--- PROMPT ---
Using the records below, quote only the span that opens with the line containing "make_rails()" and closes with the line containing "cad_parts[node].hide_render = cad_parts[node].hide_viewport", exactly and inclusively.

--- LISTING ---
--
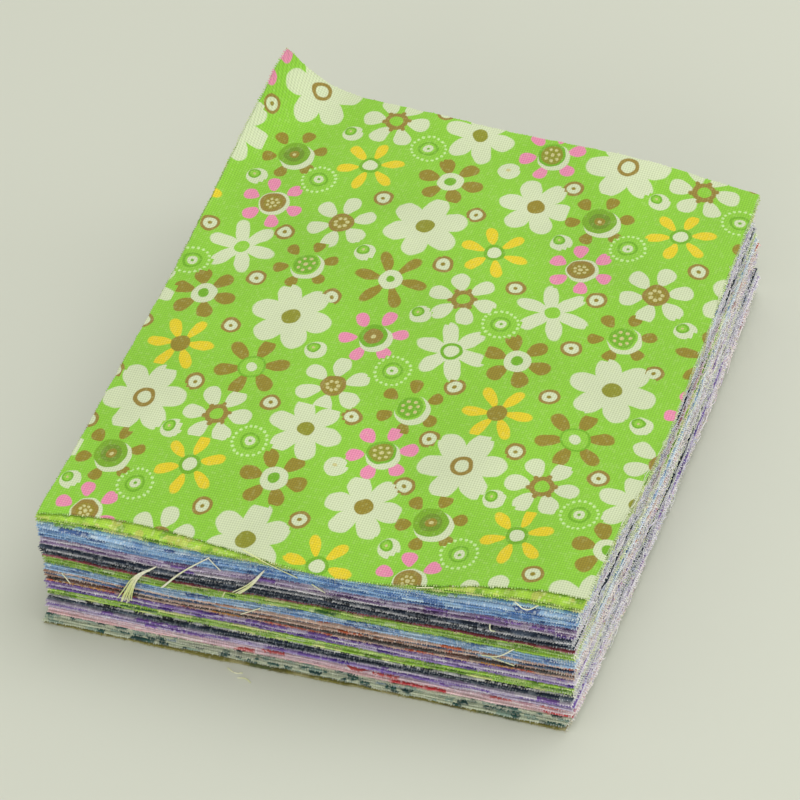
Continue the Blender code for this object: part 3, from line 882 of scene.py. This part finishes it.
--
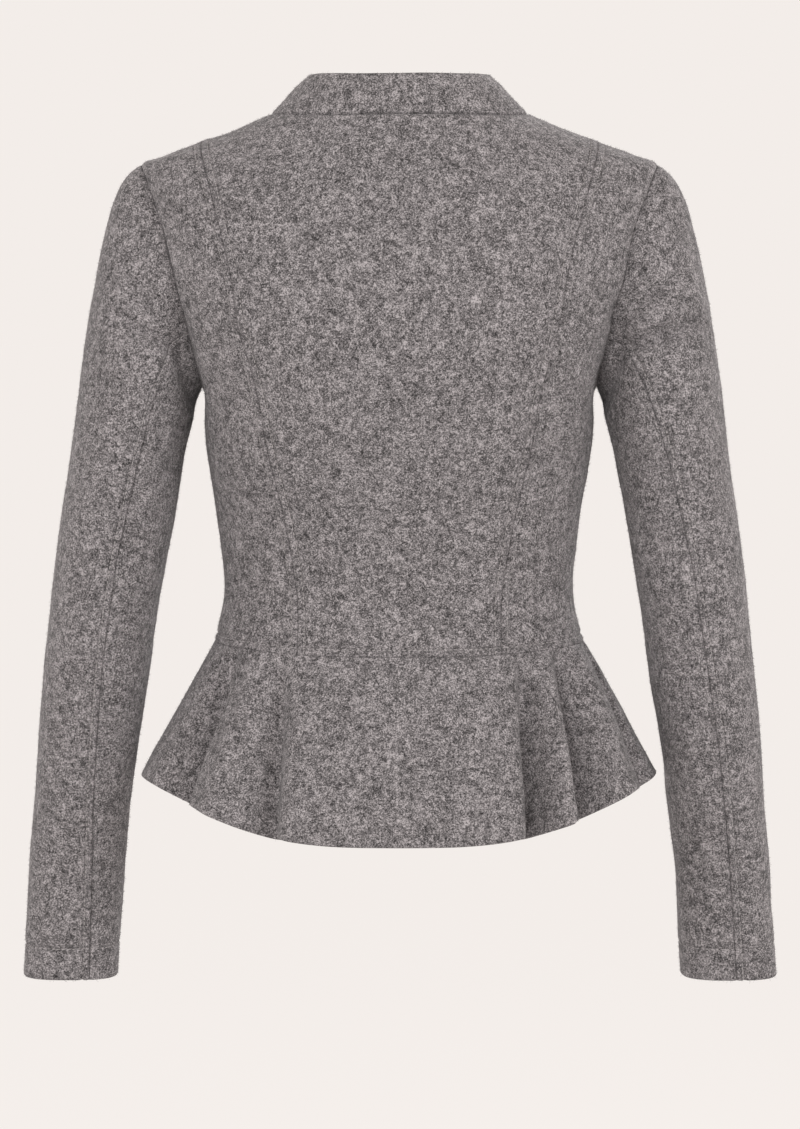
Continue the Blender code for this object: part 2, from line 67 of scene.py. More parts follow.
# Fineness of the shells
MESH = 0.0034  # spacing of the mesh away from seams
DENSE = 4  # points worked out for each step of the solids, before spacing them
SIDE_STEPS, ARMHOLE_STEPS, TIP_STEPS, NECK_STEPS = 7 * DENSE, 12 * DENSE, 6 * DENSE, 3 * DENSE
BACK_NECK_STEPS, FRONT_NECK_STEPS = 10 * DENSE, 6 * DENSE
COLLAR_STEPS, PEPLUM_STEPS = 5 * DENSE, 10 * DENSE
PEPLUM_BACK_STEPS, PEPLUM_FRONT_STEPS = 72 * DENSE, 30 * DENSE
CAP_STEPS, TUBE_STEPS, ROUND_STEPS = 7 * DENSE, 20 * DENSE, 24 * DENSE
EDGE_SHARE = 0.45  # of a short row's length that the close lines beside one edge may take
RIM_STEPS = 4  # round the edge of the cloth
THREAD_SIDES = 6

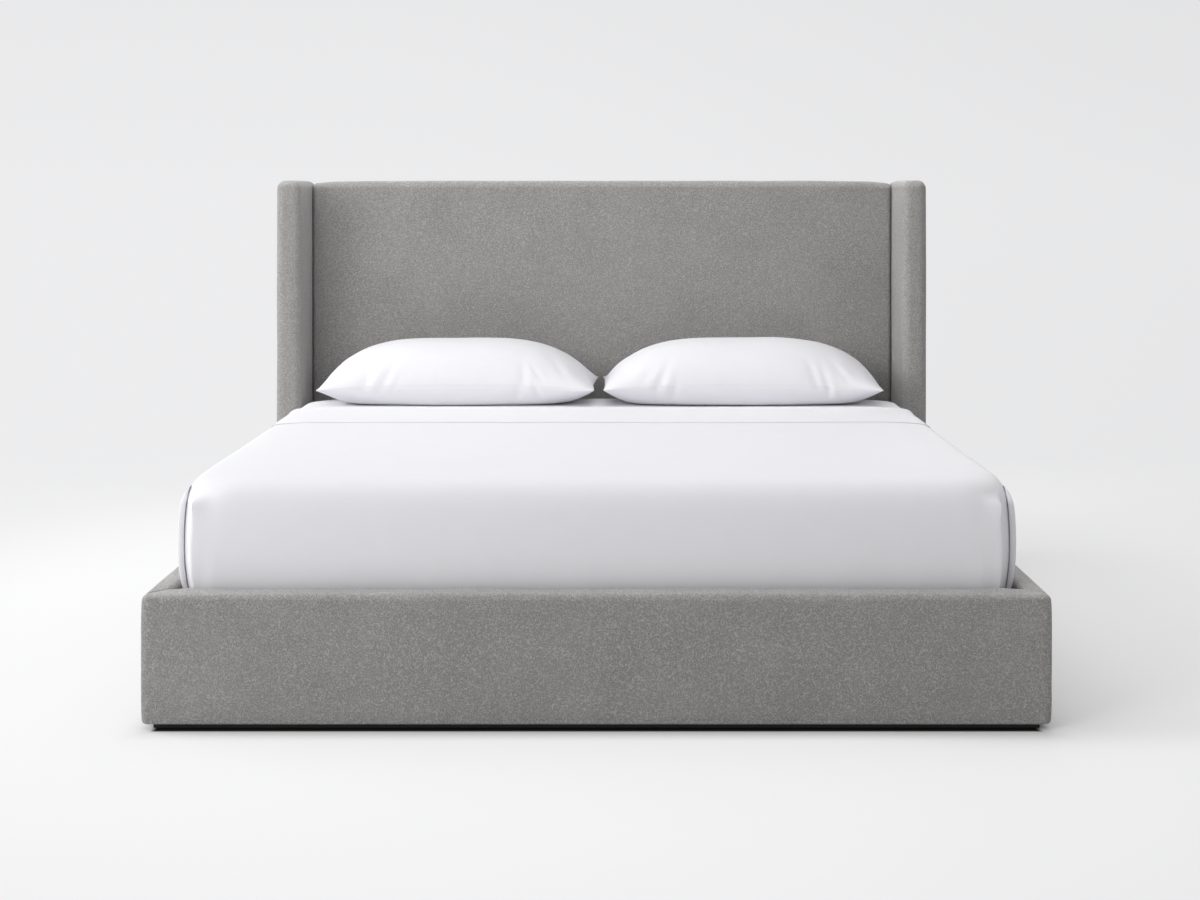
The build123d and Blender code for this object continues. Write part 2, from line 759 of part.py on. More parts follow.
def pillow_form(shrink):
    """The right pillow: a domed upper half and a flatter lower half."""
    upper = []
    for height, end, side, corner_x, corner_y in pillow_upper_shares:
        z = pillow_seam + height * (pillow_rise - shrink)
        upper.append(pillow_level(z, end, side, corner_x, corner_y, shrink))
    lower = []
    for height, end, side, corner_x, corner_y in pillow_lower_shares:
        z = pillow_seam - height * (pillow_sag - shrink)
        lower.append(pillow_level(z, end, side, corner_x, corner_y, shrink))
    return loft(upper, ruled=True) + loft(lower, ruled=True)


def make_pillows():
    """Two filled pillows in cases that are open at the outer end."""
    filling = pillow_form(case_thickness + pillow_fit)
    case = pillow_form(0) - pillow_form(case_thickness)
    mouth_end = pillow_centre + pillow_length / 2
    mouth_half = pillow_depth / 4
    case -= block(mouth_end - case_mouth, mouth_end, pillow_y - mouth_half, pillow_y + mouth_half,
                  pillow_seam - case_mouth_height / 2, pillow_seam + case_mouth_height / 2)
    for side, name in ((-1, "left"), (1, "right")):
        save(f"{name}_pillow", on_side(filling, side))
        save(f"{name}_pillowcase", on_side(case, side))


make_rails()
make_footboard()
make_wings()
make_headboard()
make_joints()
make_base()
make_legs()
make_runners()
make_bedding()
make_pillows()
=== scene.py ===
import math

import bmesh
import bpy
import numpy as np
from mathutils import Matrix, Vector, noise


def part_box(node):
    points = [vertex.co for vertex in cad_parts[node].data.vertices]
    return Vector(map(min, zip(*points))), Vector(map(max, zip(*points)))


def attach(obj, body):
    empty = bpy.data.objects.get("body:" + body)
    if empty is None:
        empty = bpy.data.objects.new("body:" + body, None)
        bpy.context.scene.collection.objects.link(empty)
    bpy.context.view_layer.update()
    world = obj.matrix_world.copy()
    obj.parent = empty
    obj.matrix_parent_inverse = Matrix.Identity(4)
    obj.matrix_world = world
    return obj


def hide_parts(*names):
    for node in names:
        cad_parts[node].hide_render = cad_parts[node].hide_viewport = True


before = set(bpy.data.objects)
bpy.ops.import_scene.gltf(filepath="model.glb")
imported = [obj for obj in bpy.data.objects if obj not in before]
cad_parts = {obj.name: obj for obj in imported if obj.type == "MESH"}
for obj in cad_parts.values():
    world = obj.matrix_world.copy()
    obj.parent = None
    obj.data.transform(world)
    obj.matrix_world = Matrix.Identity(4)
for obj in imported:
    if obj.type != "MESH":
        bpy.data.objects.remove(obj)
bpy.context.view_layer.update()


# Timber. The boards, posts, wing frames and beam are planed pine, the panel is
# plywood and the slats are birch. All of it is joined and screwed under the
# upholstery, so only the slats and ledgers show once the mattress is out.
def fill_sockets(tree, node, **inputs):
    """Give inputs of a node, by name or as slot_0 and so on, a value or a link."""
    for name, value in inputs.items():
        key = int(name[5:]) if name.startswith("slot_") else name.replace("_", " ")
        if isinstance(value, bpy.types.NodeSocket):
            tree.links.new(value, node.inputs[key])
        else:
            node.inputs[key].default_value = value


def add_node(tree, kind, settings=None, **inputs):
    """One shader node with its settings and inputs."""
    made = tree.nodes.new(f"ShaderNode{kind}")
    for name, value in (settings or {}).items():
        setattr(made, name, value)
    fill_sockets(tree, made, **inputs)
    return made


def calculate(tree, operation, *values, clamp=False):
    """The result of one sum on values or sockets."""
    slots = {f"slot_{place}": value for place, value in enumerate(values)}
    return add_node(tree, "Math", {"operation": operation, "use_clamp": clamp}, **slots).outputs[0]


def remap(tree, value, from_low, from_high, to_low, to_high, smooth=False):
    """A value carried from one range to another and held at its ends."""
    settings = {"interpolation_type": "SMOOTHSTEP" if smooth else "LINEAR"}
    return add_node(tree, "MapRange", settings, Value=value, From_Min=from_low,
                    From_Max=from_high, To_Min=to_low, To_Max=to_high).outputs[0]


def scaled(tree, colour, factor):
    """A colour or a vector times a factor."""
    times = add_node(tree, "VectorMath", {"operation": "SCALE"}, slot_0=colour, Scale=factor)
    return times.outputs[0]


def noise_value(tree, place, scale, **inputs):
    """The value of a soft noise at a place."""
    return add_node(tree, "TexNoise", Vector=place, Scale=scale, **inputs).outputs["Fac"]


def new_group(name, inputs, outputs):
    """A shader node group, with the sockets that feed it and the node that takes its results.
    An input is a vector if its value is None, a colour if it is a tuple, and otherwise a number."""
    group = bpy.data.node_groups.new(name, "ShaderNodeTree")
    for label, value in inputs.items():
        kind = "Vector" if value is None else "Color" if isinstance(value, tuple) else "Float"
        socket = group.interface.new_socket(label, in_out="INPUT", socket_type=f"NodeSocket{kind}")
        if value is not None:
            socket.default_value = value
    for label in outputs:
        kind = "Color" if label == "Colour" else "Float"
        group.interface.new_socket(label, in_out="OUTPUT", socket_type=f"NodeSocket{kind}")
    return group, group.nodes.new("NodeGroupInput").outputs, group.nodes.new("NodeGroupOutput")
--
--- COMPLETED TASK ---
make_rails()
make_footboard()
make_wings()
make_headboard()
make_joints()
make_base()
make_legs()
make_runners()
make_bedding()
make_pillows()
=== scene.py ===
import math

import bmesh
import bpy
import numpy as np
from mathutils import Matrix, Vector, noise


def part_box(node):
    points = [vertex.co for vertex in cad_parts[node].data.vertices]
    return Vector(map(min, zip(*points))), Vector(map(max, zip(*points)))


def attach(obj, body):
    empty = bpy.data.objects.get("body:" + body)
    if empty is None:
        empty = bpy.data.objects.new("body:" + body, None)
        bpy.context.scene.collection.objects.link(empty)
    bpy.context.view_layer.update()
    world = obj.matrix_world.copy()
    obj.parent = empty
    obj.matrix_parent_inverse = Matrix.Identity(4)
    obj.matrix_world = world
    return obj


def hide_parts(*names):
    for node in names:
        cad_parts[node].hide_render = cad_parts[node].hide_viewport = True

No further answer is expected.